Confesso que desconhecia Álvaro Santos Pereira (ASP) até à grande publicitação do seu livro “Os mitos da economia portuguesa”. Livro que tem para mim coisa estranha. Li-o em férias, em 2009. É época em que levo comigo coisas ligeiras, para descontrair. Acabei por ler o livro em ambos os registos, coisa ligeira porque lido com agrado, de leitura fácil, mas ao mesmo tempo saboreando-o com uma ideia de rigor, de discurso objetivo e racional, com uma muito saudável dose de provocação. Não é mistura estranha, é coisa muito habitual para quem, como eu, lê muito de origem anglo-saxónica, cultura que obviamente imbui ASP.
No entanto, tem os seus perigos, principalmente quando se escreve sobre economia.
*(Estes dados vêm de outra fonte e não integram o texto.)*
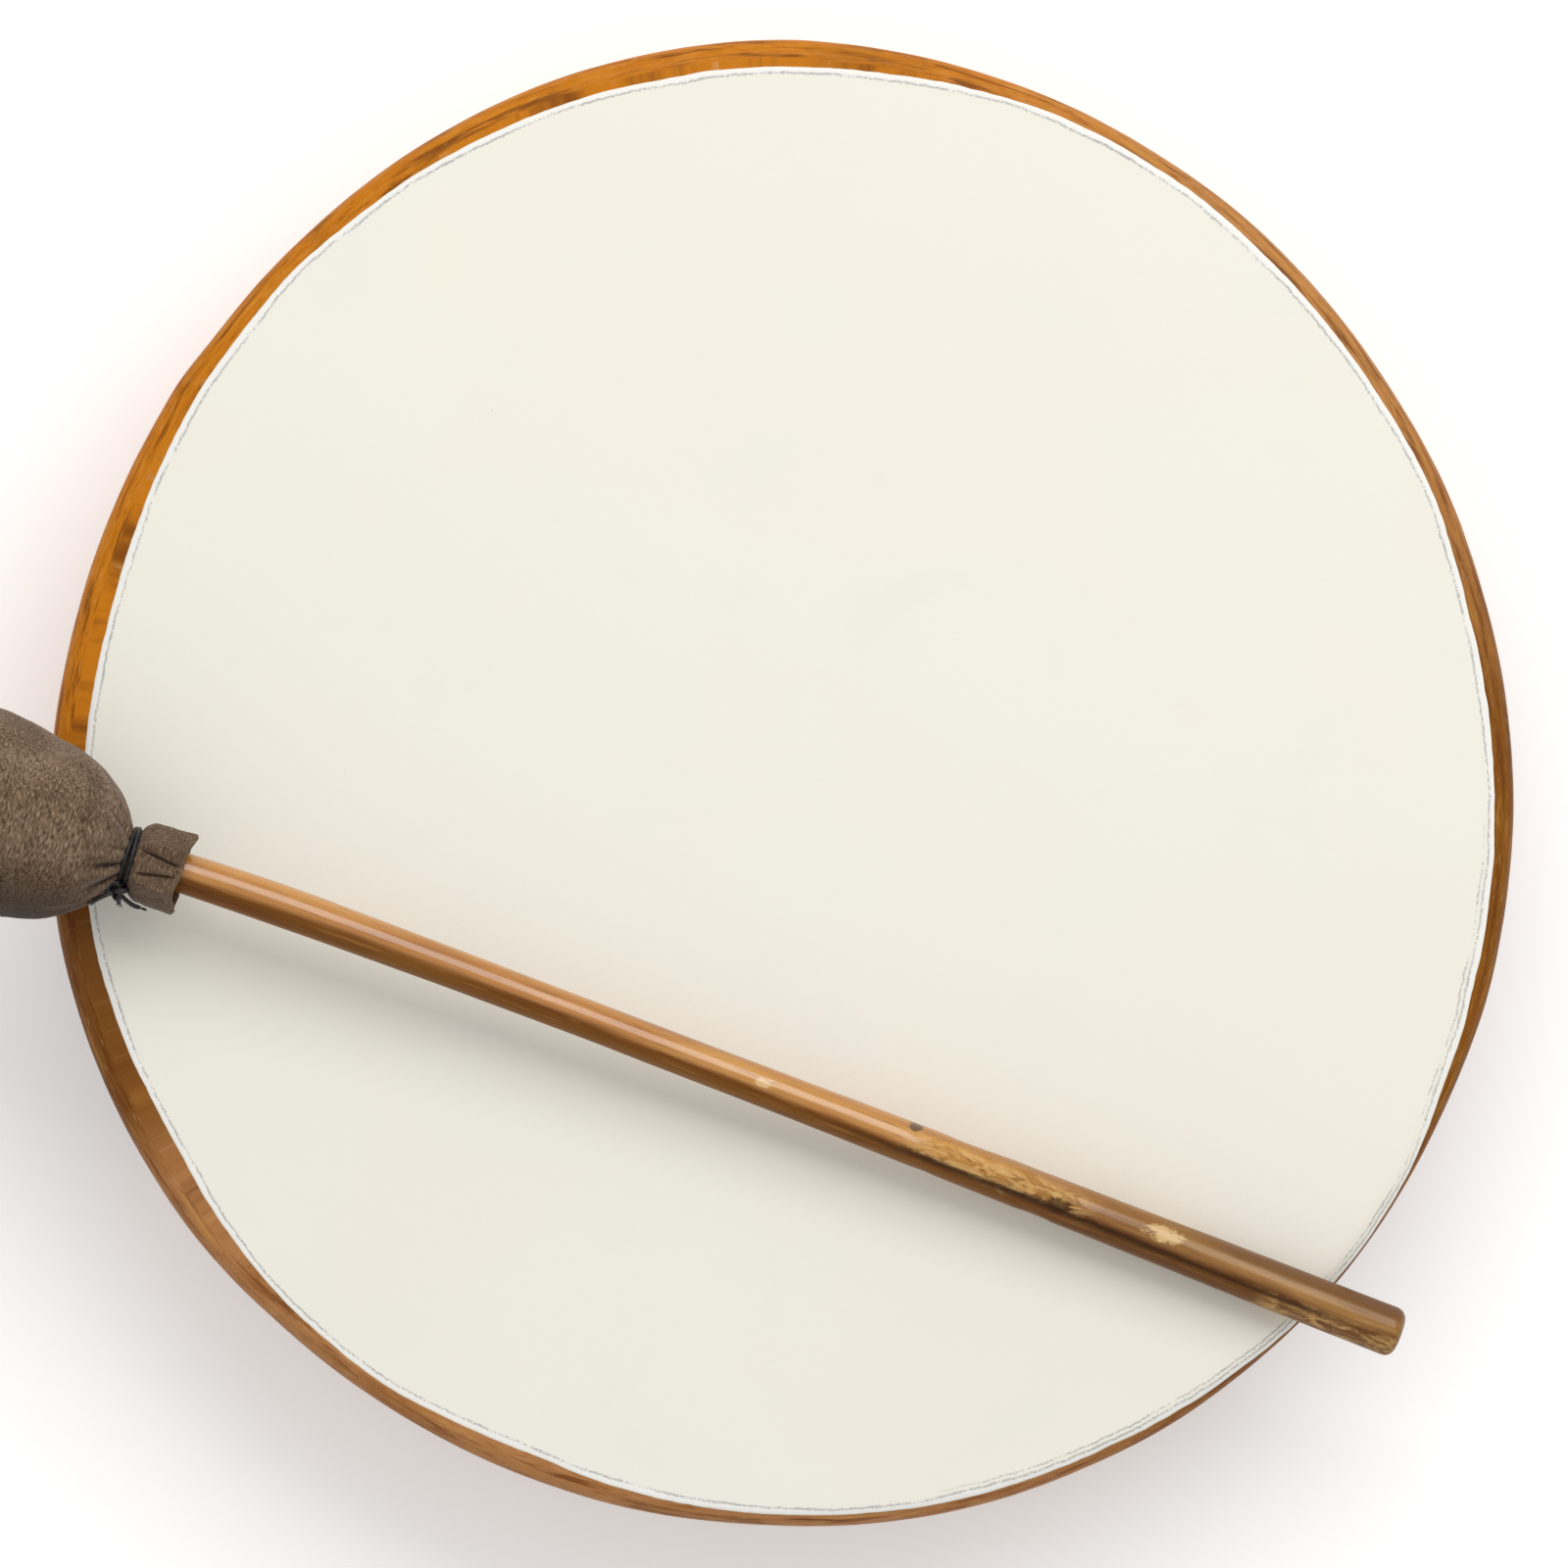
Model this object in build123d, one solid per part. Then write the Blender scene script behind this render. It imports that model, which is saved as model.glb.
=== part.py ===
"""Frame drum with its padded beater, lying face up.

The drum is a bent wooden hoop. A rawhide skin is stretched over its front, round its side and
under its back edge, and is laced across the back to a hand ring. A thin pale ground coat
covers the playing face. The beater lies across the rim: a tapered stick with a wool-padded
head in a gathered suede cover.

Millimetres. +Z up. The origin is on the drum's axis, on the plane that its back edge rests on.
"""
from build123d import *
from math import acos, asin, atan2, cos, degrees, hypot, radians, sin, sqrt
import os

# ---- drum: driving sizes ----
drum_radius = 203.1                # mean outer radius, hide included
drum_depth = 70.0                  # back edge to playing face
# how the hand-bent hoop departs from a circle: (lobes, height, direction of the first lobe)
hoop_bend = ((2, 1.60, 95.0), (3, 1.65, 82.8), (4, 0.70, 14.9))
outline_points = 36
hoop_thickness = 9.0
hide_thickness = 1.2
rim_round = 5.5                    # outer radius of the hide where it turns over the front
back_round = 3.0                   # and where it turns under the back
hoop_inner_ease = 1.2              # rounding of the hoop's inner edges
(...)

ASP, que agora sigo regularmente no seu Desmitos, causa-me “mixed feelings”. Como ainda há tempos comentei - suscitando alguma discussão - tenho dificuldade em considerar a economia (mais ainda outras “ciências sociais”, muito mais outras “ciências humanas”) como ciência, tal como entende ciência um biólogo como eu. As teorias económicas são refutáveis, para pensarmos em Popper? Uma ciência permite escolas antagónicas, sem uma tendência visível de hegemonia tendencial - no sentido do progresso histórico - de uma ou outra? Permite instrumentalização ideológica, como me parece, indiscutivelmente, que a economia permite, como a velha astrologia era suporte da decisão política de caldeus e todos os seus sucessores?
Aplicado isto a ASP, o seu discurso económico, que não sei criticar, leigo que sou, deixa-me a dúvida, pertinente como instinto de defesa em relação à tendência de adesão imediata e acrítica a um discurso bem elaborado: ASP tem indiscutível direito à sua posição ideológica e política. Mas até que ponto eu, seu leitor interessado, devo fazer o meu filtro?
Deixo claro que, para mim, esta questão em relação a ASP é interessante, elogiosa, pela ambiguidade que encerra. Lendo e ouvindo os “economistas de serviço”, não fico com dúvidas, o seu discurso “científico” é descaradamente ideológico, conservador, neoliberal. Não situo aí ASP. Mas também me parece difícil situá-lo no outro lado, também com coerência evidente mesmo para um leigo, destacando os “Ladrões de bicicletas” por referência nacional, mas muito mais Krugman, Stiglitz, os economistas do Project Syndicate, os Economistas estarrecidos, etc.
ASP fica na penumbra, para mim. Não estou bem certo, mas parece-me que estamos distantes ideologicamente e em aspirações políticas. No entanto, leio com grande confiança as suas análises e aceito as conclusões que delas tira, embora talvez com perspetivas opostas. O melhor exemplo é a sua entrada “Razões para a censura”. Não é preciso ler o texto; os gráficos são eloquentemente arrasadores. Digo para mim: “claro que concordo com ele, isto não pode continuar, esta política é uma desgraça”. Mas será que, politicamente!, temos a mesma ideia de como virar esta política?
Tenho escrito aqui que me preocupa que alguma esquerda, até na blogosfera, esteja a esquecer o essencial da política de hoje, a economia política, designadamente a política económica determinada pelo eixo franco-alemão (cada vez menos franco e cada vez mais alemão). Mas também alerto agora para que a convergência da crítica e do discurso económico (em que até obviamente não entro) pode escamotear que “it’s not only the economy, it’s also the politics, stupid!”